|Purple potatoes||4 Small, cooked, then quartered|
|Chopped flat leaf parsley||1⁄4 Cup (4 tbs)|
|Pitted olives||1⁄4 Cup (4 tbs) (1 handful)|
|Sweet onion||1⁄4 Large, thinly sliced|
|Albacore tuna||1 Can (10 oz), drained|
|Green beans||1⁄3 Pound, blanched|
|Greens||1 Cup (16 tbs)|
|Hard boiled egg||2 , quartered|
|Heirloom tomatoes||2 , cut into large chunks|
|Fresh lemon juice||1 Tablespoon|
|Garlic/A few sprays of roasted garlic essence||1 Clove (5 gm), minced|
|Freshly ground peppercorns||To Taste (5 colored)|
|Sea salt||To Taste|
|Shredded fresh basil||1 Tablespoon (for garnish)|
In small bowl, whisk together ingredients for lemon vinaigrette, salt and pepper to taste. Set aside.

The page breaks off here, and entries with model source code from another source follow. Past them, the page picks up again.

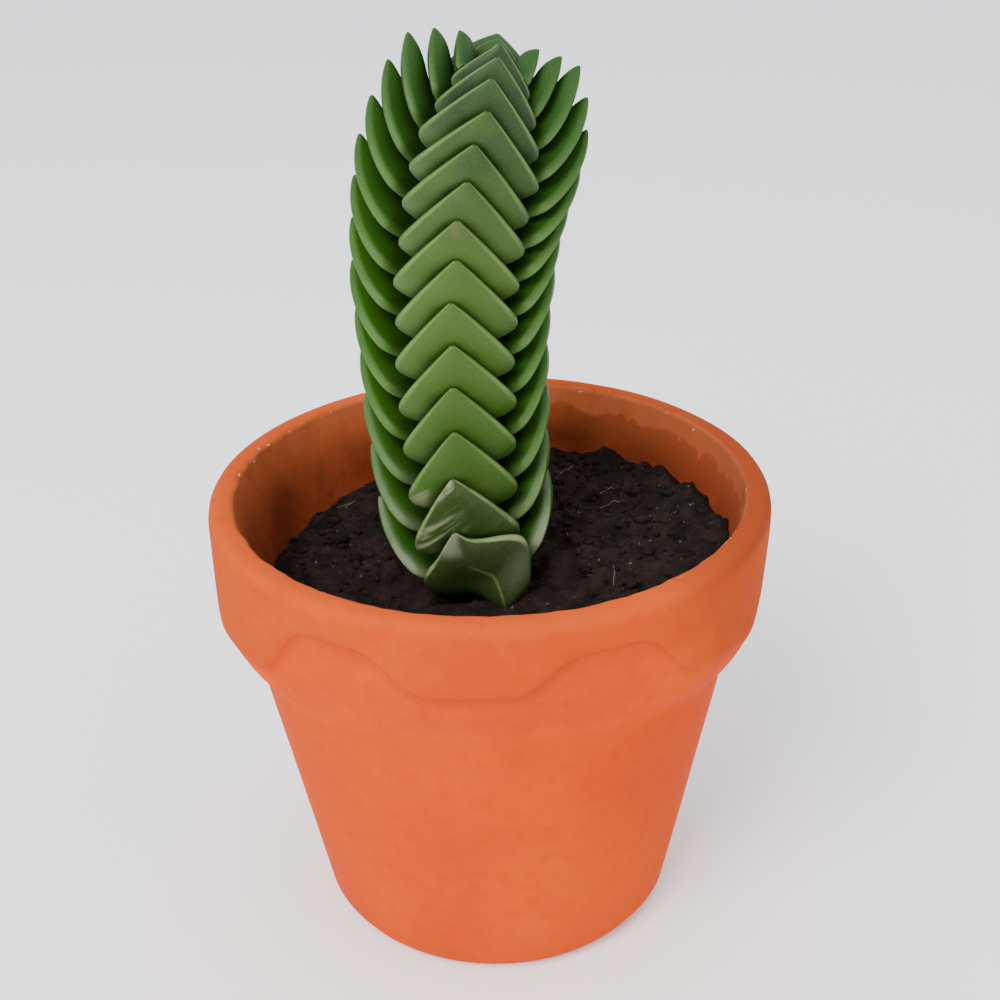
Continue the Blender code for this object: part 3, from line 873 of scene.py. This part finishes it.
# age runs from 0 on the youngest pair to 1 on the oldest
leafLook = {
    "youngOuter": rgb(22, 46, 15),
    "midOuter": rgb(52, 82, 23),
    "oldOuter": rgb(50, 79, 17),
    "darkTipColour": rgb(34, 58, 20),
    "darkTip": 0.8,
    "greyPatch": rgb(64, 90, 44),
    "yellowPatch": rgb(72, 92, 34),
    "patches": 0.3,
    # darker on the low pairs
    "lowPairsDarkColour": rgb(36, 55, 20),
    "lowPairsDark": 0.8,
    "oldestColour": rgb(34, 46, 16),
    "oldest": 0.9,
    # painted light on the left lobes
    "leftLobeLightColour": rgb(78, 106, 60),
    "lobe": 0.45,
    "youngInner": rgb(30, 64, 12),
    "oldInner": rgb(38, 78, 2),
    # painted shade on the inner face near the joint
    "deepInnerShade": rgb(26, 56, 2),
    # painted highlight colour along the margins
    "marginHighlightColour": rgb(108, 142, 70),
    "margin": 0.5,
    "corkColour": rgb(128, 136, 96),
    "cork": 0.55,
    "scarColour": rgb(132, 140, 108),
    "scar": 0.8,
    "scarTurn": math.radians(-38),
    "scarSize": (1 / 110, 1 / 110, 1 / 520),
    "scabColour": rgb(104, 88, 58),
    "scab": 0.4,
    # painted highlight along the fold of the oldest leaf
    "foldHighlightColour": rgb(92, 112, 62),
    "fold": 0.45,
    # worn margins, and the painted highlight on the oldest leaf's corner
    "wearAndSheenColour": rgb(118, 124, 104),
    "wearAndSheen": (0.25, 0.85),
    "dotColour": rgb(126, 150, 100),
    "dots": 0.07,
    "rough": (0.48, 0.62),
    "specular": 0.22,
    "subsurface": 0.18,
    "subsurfaceRadius": (0.6, 1.0, 0.25),
    "subsurfaceScale": 1.5 * mm,
}


def leafOuterColour(m, patch):
    look = leafLook
    age, tip, across = m.attribute("age"), m.attribute("tip"), m.attribute("across")
    broad = m.noise(46.0, 3.0, 0.5, 0.4)
    colour = m.mix(m.band(age, 0.16, 0.62), look["youngOuter"], look["midOuter"])
    colour = m.mix(m.band(age, 0.55, 1.0), colour, look["oldOuter"])
    darkTip = m.times(m.band(tip, 0.72, 1.0, 0.0, look["darkTip"]), m.band(age, 0.62, 0.35, 0.15, 1.0))
    colour = m.mix(darkTip, colour, look["darkTipColour"])
    colour = m.mix(m.band(patch, 0.4, 0.7, 0.0, look["patches"]), colour, look["greyPatch"])
    colour = m.mix(m.band(broad, 0.45, 0.7, 0.0, look["patches"]), colour, look["yellowPatch"])
    # darker on the low pairs, and darker still on the oldest pair
    colour = m.mix(m.band(age, 0.88, 0.925, 0.0, look["lowPairsDark"]), colour, look["lowPairsDarkColour"])
    colour = m.mix(m.band(age, 0.97, 1.0, 0.0, look["oldest"]), colour, look["oldestColour"])
    # painted light: the left lobes, on the side of the light, a little lighter
    litLobes = m.times(m.band(across, 0.25, 0.75), m.band(tip, 0.6, 0.4))
    litLobes = m.times(litLobes, m.band(age, 0.95, 0.9, 0.0, look["lobe"]))
    return m.mix(litLobes, colour, look["leftLobeLightColour"])


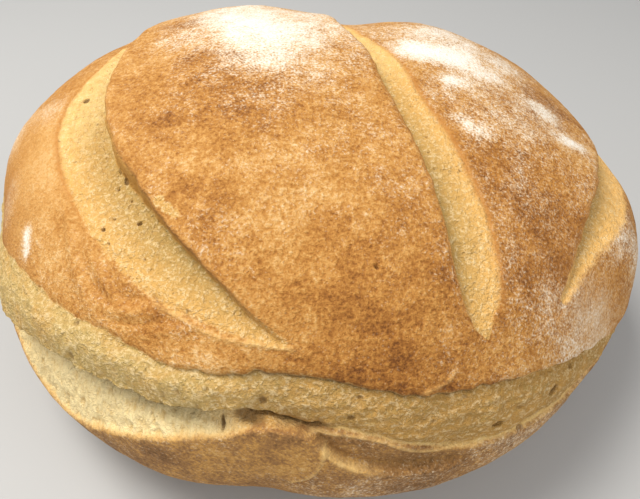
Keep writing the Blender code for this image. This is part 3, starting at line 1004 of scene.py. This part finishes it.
def crust_finish():
    """Browned and floured crust, the crumb where it is torn, and shade painted into its hollows, cracks
    and pores.
    """
    make = Finish("boule_crust")
    grain = make.mark("grain", "Vector")
    broad = make.noise(0.028, 2.0, 0.5)
    patchy = make.noise(0.009, 3.0, 0.6)
    clouds = make.noise(0.013, 4.0, 0.6, make.stretched(make.place, (1.0, 0.8, 1.3)))
    mottle = make.noise(0.0030, 3.0, 0.65)
    fine = make.noise(0.0012, 2.0, 0.7)
    powder = make.noise(0.0008, 2.0, 0.6)

    tone = make.plus(make.mark("tone"), TONE_MIDDLE)
    rough = make.minus(1.0, make.mark("smooth"))
    for pattern, strength in zip((broad, patchy, mottle, fine), TONE_SWINGS):
        tone = make.plus(tone, make.times(make.swing(pattern, strength), rough))
    crust = make.ramp(tone, CRUST_TONES)
    crust = make.mix(make.mark("foot"), crust, make.ramp(tone, UNDER_TONES_OF_CRUST))
    dust = make.mark("flour")
    for pattern, strength in zip((clouds, mottle, powder), FLOUR_SWINGS):
        dust = make.plus(dust, make.times(make.swing(pattern, strength), rough))
    crust = make.mix(make.times(make.span(dust, 0.05, 0.7), 0.75), crust, FLOUR_DUST)
    crust = make.mix(make.times(make.span(dust, 0.35, 1.05), 0.95), crust, FLOUR_WHITE)
    salt = make.times(make.spots(0.0012, 0.05, 0.33), make.span(patchy, 0.35, 0.65))
    crust = make.mix(make.times(salt, 0.2), crust, FLOUR_DUST)

    crumb_tone = make.plus(make.swing(patchy, 0.9), make.swing(mottle, 1.5))
    crumb_tone = make.plus(crumb_tone, make.swing(fine, 1.9))
    # Crumb darker and browner towards each slash's near end
    darkening = make.plus(crumb_tone, make.times(make.mark("near_end"), 1.7))
    darkening = make.times(make.span(darkening, -0.3, 0.8), 0.85)
    crumb = make.mix(darkening, YELLOW_CRUMB, TOASTED_CRUMB)
    crumb = make.mix(make.times(make.mark("toast"), 0.8), crumb, GOLDEN_CRUMB)
    flecks = make.plus(make.swing(mottle, 1.2), make.swing(powder, 1.6))
    flecks = make.times(make.span(flecks, -0.05, -0.5), 0.6)
    crumb = make.mix(flecks, crumb, PALE_FLECKS)
    # Painted shade: olive where the slash floors lie deep and in the crease at the band's foot
    crumb = make.mix(make.times(make.mark("deep"), 0.7), crumb, OLIVE_SHADE_AND_STREAKS)
    sideways = make.add("ShaderNodeSeparateXYZ", [("Vector", make.place)]).outputs["X"]
    band = make.mix(make.span(sideways, BAND_SHADE_START, BAND_SHADE_END), BAND_CRUMB, SHADED_CRUMB)
    streaks = make.noise(0.0016, 3.0, 0.65, make.stretched(grain, (0.55, 1.0, 1.0)))
    stains = make.noise(0.008, 2.0, 0.5, make.stretched(grain, (0.45, 1.0, 1.0)))
    band = make.mix(make.times(make.span(streaks, 0.45, 0.7), 0.5), band, OLIVE_SHADE_AND_STREAKS)
    band = make.mix(make.times(make.span(stains, 0.45, 0.65), 0.45), band, TOASTED_CRUMB)
    band = make.mix(make.times(make.span(streaks, 0.48, 0.32), 0.45), band, PALE_FLECKS)
    # Painted shade on the underside of the band's roll
    band = make.mix(make.times(make.mark("shade_under_roll"), 0.6), band, OLIVE_SHADE_AND_STREAKS)
    crumb = make.mix(make.mark("band"), crumb, band)
    opening = make.mark("opening")
    hairs = make.noise(0.0013, 3.0, 0.6, make.stretched(grain, (1.0, 0.4, 1.0)))
    tufts = make.plus(make.swing(make.mark("fleece"), 0.5), make.swing(hairs, 2.0))
    tufts = make.plus(tufts, make.swing(mottle, 1.5))
    # Tan where the fibres and tufts lie low: partly random tone, partly painted shade in their hollows
    pale = make.mix(make.span(tufts, 0.0, -1.1), PALE_CRUMB, TAN_TONE_AND_FIBRE_SHADE)
    # Painted shade in the top of the pale opening, under the band's overhang
    pale = make.mix(make.times(make.mark("shade"), 0.62), pale, SHADE_UNDER_BAND)
    crumb = make.mix(opening, crumb, pale)
    closed = make.minus(1.0, make.times(opening, 0.7))
    pit = make.span(make.mark("pit"), 0.1, 0.9)
    foam = make.times(make.spots(0.0026, 0.1, 0.55), closed)
    bubbles = make.times(make.minus(1.0, foam), make.span(fine, 0.5, 0.62))
    foamy = make.plus(make.times(make.mark("near_end"), 0.18), 0.27)
    bubbles = make.times(bubbles, foamy)
    crumb = make.mix(bubbles, crumb, PALE_FLECKS)
    crumb = make.mix(make.times(foam, 0.22), crumb, TOASTED_CRUMB)
    # Painted shade in the pores and holes
    crumb = make.mix(make.times(pit, 0.6), crumb, HOLLOW_SHADE)
    crumb = make.mix(make.times(make.mark("cliff"), 0.8), crumb, LEDGE_BROWN)

    edge = make.plus(make.mark("torn"), make.swing(mottle, 1.4))
    edge = make.plus(edge, make.swing(fine, 0.9))
    torn = make.span(edge, -0.5, 0.5)
    surface = make.mix(torn, crust, crumb)
    # Painted shade in the hollow pocket beside the front lip's edge
    surface = make.mix(make.times(make.mark("pocket"), 0.45), surface, HOLLOW_SHADE)
    surface = make.mix(make.times(make.mark("scorch"), 0.85), surface, SCORCHED)
    patchy_rim = make.plus(make.times(make.span(mottle, 0.35, 0.6), 0.5), 0.35)
    surface = make.mix(make.times(make.mark("rim"), patchy_rim), surface, RIM_ORANGE)
    # Painted shade in the cracks
    surface = make.mix(make.times(make.mark("crack"), 0.75), surface, CREVICE_SHADE)
    # More painted shade in the pores and holes
    surface = make.mix(make.times(pit, 0.5), surface, CREVICE_SHADE)
    make.put(make.shader.inputs["Base Color"], surface)
    make.put(make.shader.inputs["Roughness"], 0.8)
    make.put(make.shader.inputs["Specular IOR Level"], 0.25)

    relief = make.plus(make.swing(fine, 1.3), make.swing(mottle, 0.8))
    relief = make.plus(relief, make.swing(powder, 0.8))
    relief = make.times(relief, make.plus(make.times(torn, 0.7), 1.0))
    hollow = make.plus(pit, make.times(foam, 0.5))
    hollow = make.plus(hollow, make.times(make.swing(hairs, -3.0), opening))
    hollow = make.plus(hollow, make.times(make.swing(streaks, 1.2), make.mark("band")))
    relief = make.minus(relief, make.times(hollow, torn))
    links = [("Height", relief), ("Strength", 1.0), ("Distance", BUMP_DEPTH)]
    bump = make.add("ShaderNodeBump", links)
    make.put(make.shader.inputs["Normal"], bump.outputs["Normal"])
    return make.material


def floor_finish():
    make = Finish("studio_floor")
    make.put(make.shader.inputs["Base Color"], FLOOR_GREY)
    make.put(make.shader.inputs["Roughness"], 0.7)
    return make.material


def add_floor():
    """Plain pale floor under the loaf."""
    sheet = bmesh.new()
    bmesh.ops.create_grid(sheet, x_segments=1, y_segments=1, size=FLOOR_HALF_WIDTH)
    mesh = bpy.data.meshes.new("floor")
    sheet.to_mesh(mesh)
    sheet.free()
    floor = bpy.data.objects.new("floor", mesh)
    mesh.materials.append(floor_finish())
    bpy.context.scene.collection.objects.link(floor)


def add_light(name, place, size, power, tint):
    """Soft square light at a place, turned to the loaf's middle."""
    lamp = bpy.data.lights.new(name, "AREA")
    lamp.size = size
    lamp.energy = power
    lamp.color = tint
    item = bpy.data.objects.new(name, lamp)
    item.location = place
    toward = np.array(LIGHT_AIM) - np.array(place)
    pitch = math.atan2(math.hypot(toward[0], toward[1]), -toward[2])
    item.rotation_euler = (pitch, 0.0, math.atan2(-toward[0], toward[1]))
    bpy.context.scene.collection.objects.link(item)


def add_studio():
    world = bpy.data.worlds.new("studio")
    world.use_nodes = True
    sky = world.node_tree.nodes["Background"]
    sky.inputs["Color"].default_value = SKY_TINT
    sky.inputs["Strength"].default_value = SKY_STRENGTH
    bpy.context.scene.world = world
    for light in LIGHTS:
        add_light(*light)
    add_floor()


def add_camera():
    lens = bpy.data.cameras.new("photo_camera")
    lens.sensor_width = SENSOR_WIDTH
    lens.lens = FOCAL_PIXELS / PHOTO_SIZE[0] * SENSOR_WIDTH
    lens.clip_start = 0.01
    camera = bpy.data.objects.new("photo_camera", lens)
    camera.location = CAMERA_PLACE
    camera.rotation_euler = (math.pi / 2 - LOOK_DOWN, 0.0, 0.0)
    bpy.context.scene.collection.objects.link(camera)
    bpy.context.scene.camera = camera


bpy.context.scene.view_settings.view_transform = "Standard"
add_camera()
add_studio()
loaf = make_loaf()
loaf.data.materials.clear()
loaf.data.materials.append(crust_finish())
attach(loaf, "root")
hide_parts("boule")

In a large bowl, combine the potatoes, parsley, olives, onion, tuna, green beans and 3 tablespoons lemon vinaigrette. Refrigerate for 2 to 4 hours.
Arrange bed of lettuce on plates. Spoon chilled vegetable mixture evenly over lettuce and top decoratively with eggs, tomatoes, capers and anchovies. Drizzle enough dressing over to moisten. Serve, passing remaining dressing separately.
Makes 4 servings.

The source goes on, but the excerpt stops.